BEGIN

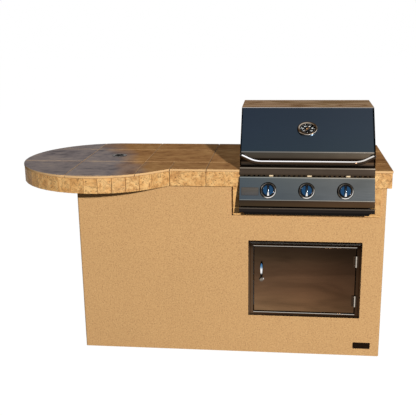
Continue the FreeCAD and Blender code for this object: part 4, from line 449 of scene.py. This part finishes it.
low_right, knob_towards = (0.62, -0.3, -0.72), (0.12, -0.935, -0.33)
# The tube's tone is painted by direction: a bright painted highlight band on its upper side, a dark painted
# shade line below it and brown painted ground reflection underneath.
handle_metal = polished("polished_stainless_tube",
    "0.15 17110c, 0.35 34281e, 0.55 46372a, 0.68 2a1d13, 0.73 3d332a, 0.78 a9a29a, 0.83 e6e0d9, "
    "1 ebe5de")
# Chrome for the rings, rosette and screw heads: dark painted shade on faces turned up and left, and a bright
# painted highlight on faces turned down and right.
chrome = polished("bright_chrome",
    "0.1 14100c, 0.38 2b231c, 0.47 6f655a, 0.52 453c33, 0.62 5a5047, 0.68 e4dfd8, 0.8 f6f4f1, 1 dcd8d2",
    roughness=0.09, towards=low_right)
# The knob face is painted blue as a reflection of sky, darker towards its edge as painted shade.
knob_face = polished("blue_tinted_chrome", "0.5 1a191b, 0.75 26405a, 0.85 234566, 1 2b5175", roughness=0.09,
    towards=knob_towards)
# The finger bar is painted black as shade on its sides, with a white painted glint low on its crest.
knob_grip = polished("black_tinted_chrome",
    "0.3 131213, 0.6 1b1b1d, 0.82 2b2f35, 0.93 454b53, 0.965 f0f0ef", roughness=0.1, towards=knob_towards)
# Knob skirts and handle collars: mostly dark painted shade, lighter low on the right as a painted highlight.
chrome_in_shade = polished("shaded_chrome", "0.1 120f0d, 0.7 211b17, 0.9 3b332c, 1 8d857c", roughness=0.12,
    towards=low_right)
# The thermometer's rim: brown painted ground reflection, dark painted shade on faces turned up and left, and
# bright painted highlights on faces turned down and right, with one pale painted band between.
gauge_chrome = polished("bronze_toned_chrome",
    "0.15 100c09, 0.33 24180e, 0.4 3d2c1b, 0.45 5f5142, 0.5 b3a799, 0.58 5e4a33, 0.68 57432d, "
    "0.74 e4dfd8, 1 f6f4f1", roughness=0.09, towards=low_right)
# The bead is painted bright on faces turned up, a painted highlight, and dark below as painted shade.
bead_metal = polished("rolled_bead_steel", "0.1 241b14, 0.5 4a3f35, 0.57 dcd6cd, 0.8 bfb7ac, 1 8f877c")
print("made", [m.name for m in (handle_metal, chrome, knob_face, bead_metal)])

# %% [markdown]
# The smaller finishes follow: galvanised steel with its spangle, small cast, painted and moulded parts, black
# plastic with painted shade in its hole, and the thermometer's clear glass.

# %% Finish: galvanised steel
zinc, tree, shader, where = new_finish("galvanised_steel", Metallic=1)
spangle = add(tree, "TexVoronoi", where["Object"], Scale=cells(9))
leaf = add(tree, "SeparateXYZ", spangle.outputs["Color"]).outputs
tone = add(tree, "ValToRGB", leaf["X"], stops="0 9aa0a4, 1 bcc1c4")
gloss = add(tree, "MapRange", leaf["Y"], To_Min=0.35, To_Max=0.5)
fill(shader, Base_Color=tone, Roughness=gloss)
print("made", zinc.name)

# %% Finish: cast, painted and moulded small parts
brass = speckled("drawn_brass", "a98442", "c7a25a", 6, 0.3, 0.1, Metallic=1)
cast_alloy = speckled("cast_aluminium", "8d8f91", "a8aaac", 2, 0.45, 0.2, Metallic=1)
black_enamel = speckled("black_enamelled_steel", "141414", "1d1c1b", 8, 0.35, 0.1)
bronze_paint = speckled("bronze_powder_coat", "6b5037", "7e6144", 2, 0.5, 0.15)
plate_paint = speckled("black_anodised_plate", "18100b", "251a12", 5, 0.45, 0.05, Specular_IOR_Level=0)
lever_vinyl = speckled("yellow_vinyl_grip", "c79a1e", "dbae2c", 5, 0.45, 0.1)
needle_paint = speckled("orange_needle_paint", "9a6a3a", "b37d48", 3, 0.4, 0.02)
dial_print = speckled("black_dial_paint", "0b0a0a", "12100f", 4, 0.5, 0.02, Specular_IOR_Level=0.2)
white_print = speckled("white_dial_print", "f1efea", "fbfaf7", 4, 0.5, 0.01)
seasoned_rod = speckled("seasoned_stainless_rod", "55504a", "8a857c", 25, 0.3, 0.1, Metallic=1)
lamp_glass = speckled("frosted_lamp_lens", "d9b98a", "f0dcb8", 3, 0.25, 0.05)
print("materials so far:", len(bpy.data.materials))

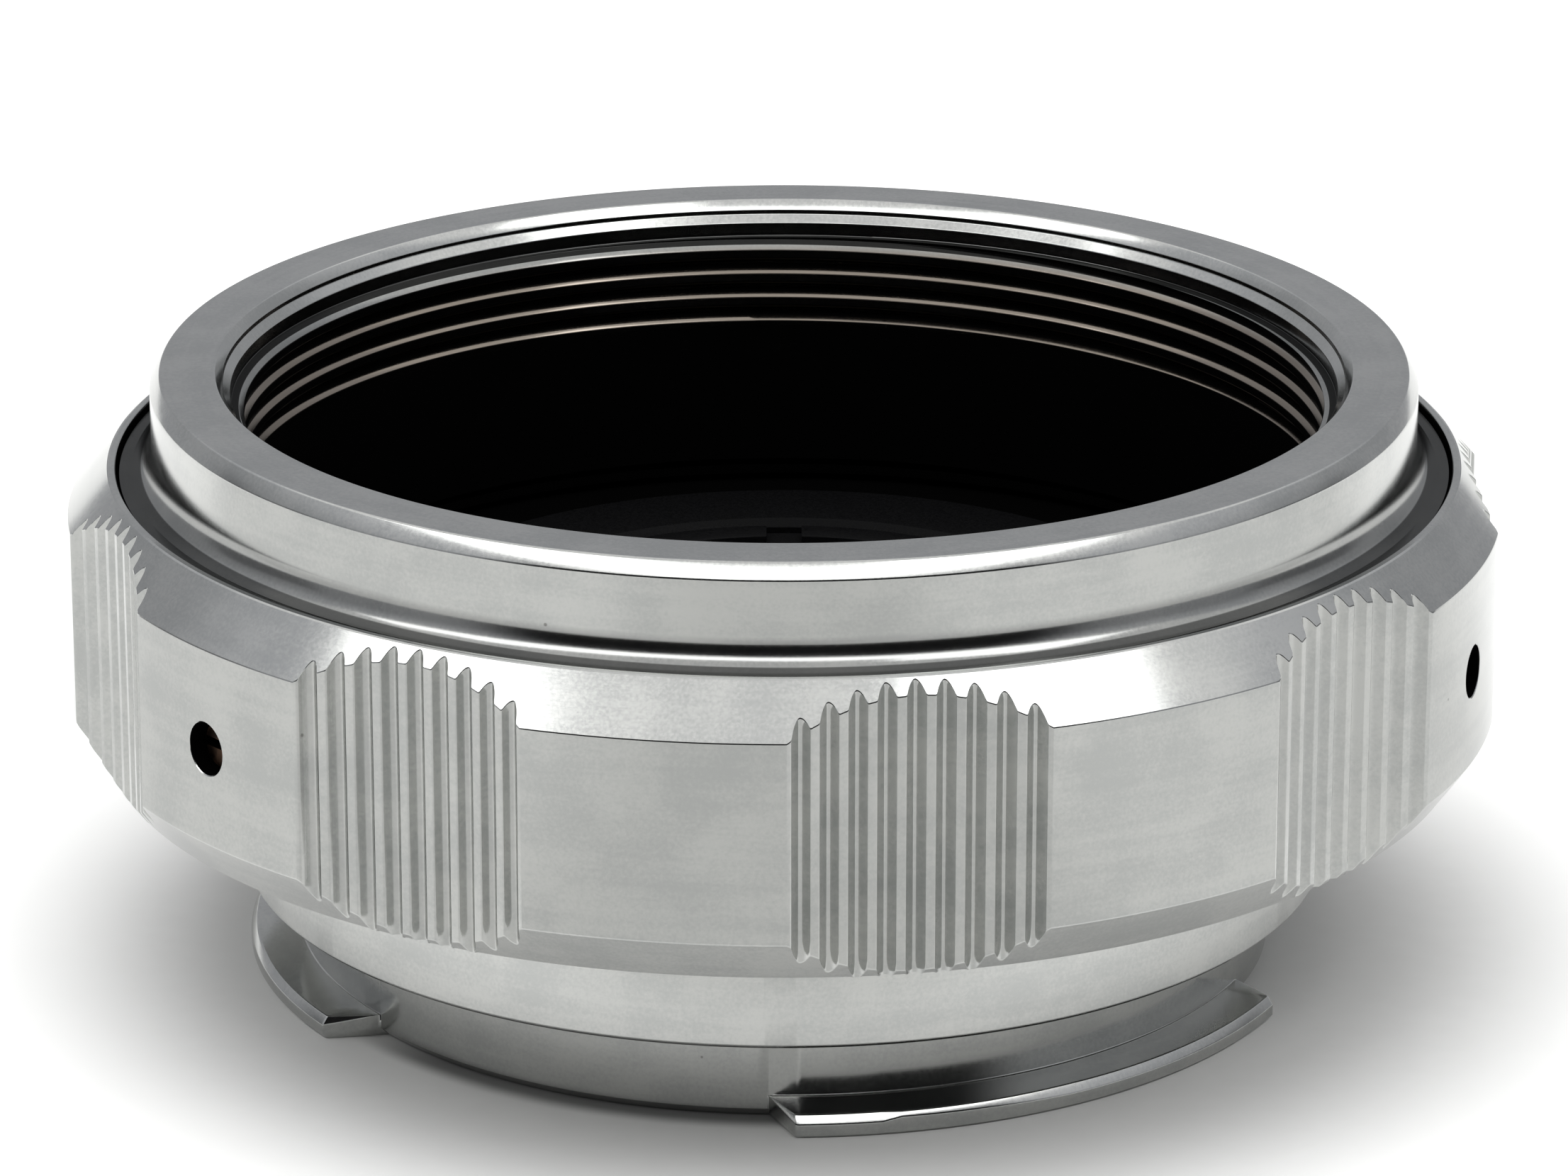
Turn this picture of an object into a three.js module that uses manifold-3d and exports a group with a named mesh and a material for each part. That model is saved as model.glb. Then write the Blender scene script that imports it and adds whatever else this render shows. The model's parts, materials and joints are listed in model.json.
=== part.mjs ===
// A low barlow lens body: an M42 threaded ring that turns in a knurled grip ring, lock screws that
// clamp it, a lens cell with a negative doublet, and a three-lug bayonet underneath.
// Millimetres, +Z along the optical axis towards the threaded mouth, origin at the centre of the base.
import * as THREE from 'three';
import { mergeVertices } from 'three/addons/utils/BufferGeometryUtils.js';
import Module from 'manifold-3d';

const wasm = await Module();
wasm.setup();

// ---- driving dimensions ----
const HEIGHT = 23.2;                  // base to the top face
const GAP = 0.3;                      // kept between pieces that touch

const THREAD_MAJOR = 21.0;            // M42 x 1 female thread, radii
const THREAD_MINOR = 20.46;
const THREAD_PITCH = 1.0;
const THREAD_TURNS = 4;
const THREAD_TOP = 22.1;              // where the first thread groove starts
const THREAD_LEAD = 0.35;             // height of the lead-in cone above it
const COUNTERBORE_R = 21.2;           // short plain bore above the thread

const TOP_RING_R = 24.0;              // outside of the threaded ring
const TOP_EDGE_IN = 21.54;            // flat top face, inner and outer edge
const TOP_EDGE_OUT = 23.61;
const TOP_CHAMFER = 0.5;
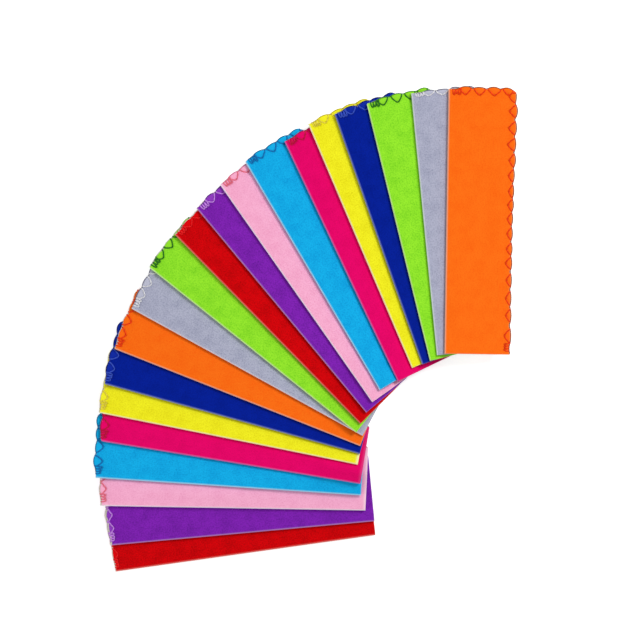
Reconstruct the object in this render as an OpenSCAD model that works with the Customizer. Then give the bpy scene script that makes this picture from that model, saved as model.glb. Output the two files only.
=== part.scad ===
// A fanned set of slim soft pouch cases, laid over each other on a table.
// Each case is one piece of thin padded cloth, folded lengthwise and sewn with an overedge
// seam along the long side away from the fold and across the closed end. The other end is open.
// Units are millimetres. +Z is up, the table is z = 0, and the origin is under the fan's middle.

/* [Case] */
// Length of a case from its open mouth to its closed end
case_len = 160; // [120:5:200]
// Width of a flat case from its fold to its seam
case_w = 40; // [30:1:55]
// Thickness of the padded cloth
cloth = 1.0; // [0.8:0.1:2]
// Gap between the two walls of a flat case
slit = 0.2; // [0.1:0.05:0.5]

/* [Seam] */
// Diameter of the sewing thread
thread_d = 0.3; // [0.2:0.05:0.4]
// Depth of the stitches in from the edge
stitch_depth = 4.8; // [3:0.2:6]
// Distance from one stitch to the next along the long side
stitch_pitch = 9.3; // [6:0.1:14]

/* [Fan] */
// Height left between a case and the ones that it lies on
lie_gap = 0.3; // [0.2:0.05:0.6]
// Direction in which the lowest case points, in degrees from +X
first_angle = 188; // [150:1:200]

/* [Hidden] */
// Each case's place on the one under it: turn clockwise in degrees, step of the
// fold at the mouth, and slide towards the closed end. The lowest case comes first.
fan = [
    [0, 0, 0], [2.75, 8.5, 1], [6.25, 6.5, 5], [2.75, 9, 4], [5.5, 7, 0],
    [2, 11, 4], [4, 6.5, 1], [6.25, 4.5, 1], [7.25, 6, 1.5], [9.75, -1, 5],
    [7, 5.5, 2], [4.75, 7, 3], [4.75, 6.5, 3], [4.5, 7.5, 4], [5.25, 12, 0],
    [2.25, 11, 4], [3.75, 6.5, 0], [5.5, 5, 1], [8.25, 4.5, 3], [6.5, 4.5, 1]
];
colour_order = ["red", "purple", "pink", "cyan", "magenta", "yellow", "navy", "orange", "grey",
    "green", "red", "purple", "pink", "cyan", "magenta", "yellow", "navy", "green", "grey", "orange"];
colour_values = [
    ["red", [0.79, 0.01, 0.03]], ["purple", [0.49, 0.15, 0.69]], ["pink", [0.95, 0.67, 0.79]],
    ["cyan", [0.07, 0.67, 0.88]], ["magenta", [0.89, 0.02, 0.40]], ["yellow", [0.95, 0.93, 0.14]],
    ["navy", [0.02, 0.13, 0.61]], ["orange", [0.99, 0.45, 0.09]], ["grey", [0.67, 0.67, 0.74]],
    ["green", [0.56, 0.89, 0.18]]
];
thread_shade = 0.75;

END

### [Job]
Return exactly, please, the lines of the material from the first one down to and including the line where "chrome, knob_face, bead_metal)])" appears.

### [Written solution]
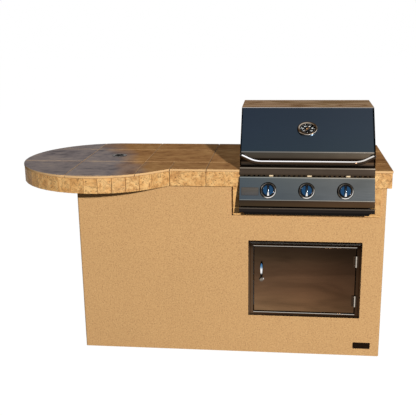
Continue the FreeCAD and Blender code for this object: part 4, from line 449 of scene.py. This part finishes it.
low_right, knob_towards = (0.62, -0.3, -0.72), (0.12, -0.935, -0.33)
# The tube's tone is painted by direction: a bright painted highlight band on its upper side, a dark painted
# shade line below it and brown painted ground reflection underneath.
handle_metal = polished("polished_stainless_tube",
    "0.15 17110c, 0.35 34281e, 0.55 46372a, 0.68 2a1d13, 0.73 3d332a, 0.78 a9a29a, 0.83 e6e0d9, "
    "1 ebe5de")
# Chrome for the rings, rosette and screw heads: dark painted shade on faces turned up and left, and a bright
# painted highlight on faces turned down and right.
chrome = polished("bright_chrome",
    "0.1 14100c, 0.38 2b231c, 0.47 6f655a, 0.52 453c33, 0.62 5a5047, 0.68 e4dfd8, 0.8 f6f4f1, 1 dcd8d2",
    roughness=0.09, towards=low_right)
# The knob face is painted blue as a reflection of sky, darker towards its edge as painted shade.
knob_face = polished("blue_tinted_chrome", "0.5 1a191b, 0.75 26405a, 0.85 234566, 1 2b5175", roughness=0.09,
    towards=knob_towards)
# The finger bar is painted black as shade on its sides, with a white painted glint low on its crest.
knob_grip = polished("black_tinted_chrome",
    "0.3 131213, 0.6 1b1b1d, 0.82 2b2f35, 0.93 454b53, 0.965 f0f0ef", roughness=0.1, towards=knob_towards)
# Knob skirts and handle collars: mostly dark painted shade, lighter low on the right as a painted highlight.
chrome_in_shade = polished("shaded_chrome", "0.1 120f0d, 0.7 211b17, 0.9 3b332c, 1 8d857c", roughness=0.12,
    towards=low_right)
# The thermometer's rim: brown painted ground reflection, dark painted shade on faces turned up and left, and
# bright painted highlights on faces turned down and right, with one pale painted band between.
gauge_chrome = polished("bronze_toned_chrome",
    "0.15 100c09, 0.33 24180e, 0.4 3d2c1b, 0.45 5f5142, 0.5 b3a799, 0.58 5e4a33, 0.68 57432d, "
    "0.74 e4dfd8, 1 f6f4f1", roughness=0.09, towards=low_right)
# The bead is painted bright on faces turned up, a painted highlight, and dark below as painted shade.
bead_metal = polished("rolled_bead_steel", "0.1 241b14, 0.5 4a3f35, 0.57 dcd6cd, 0.8 bfb7ac, 1 8f877c")
print("made", [m.name for m in (handle_metal, chrome, knob_face, bead_metal)])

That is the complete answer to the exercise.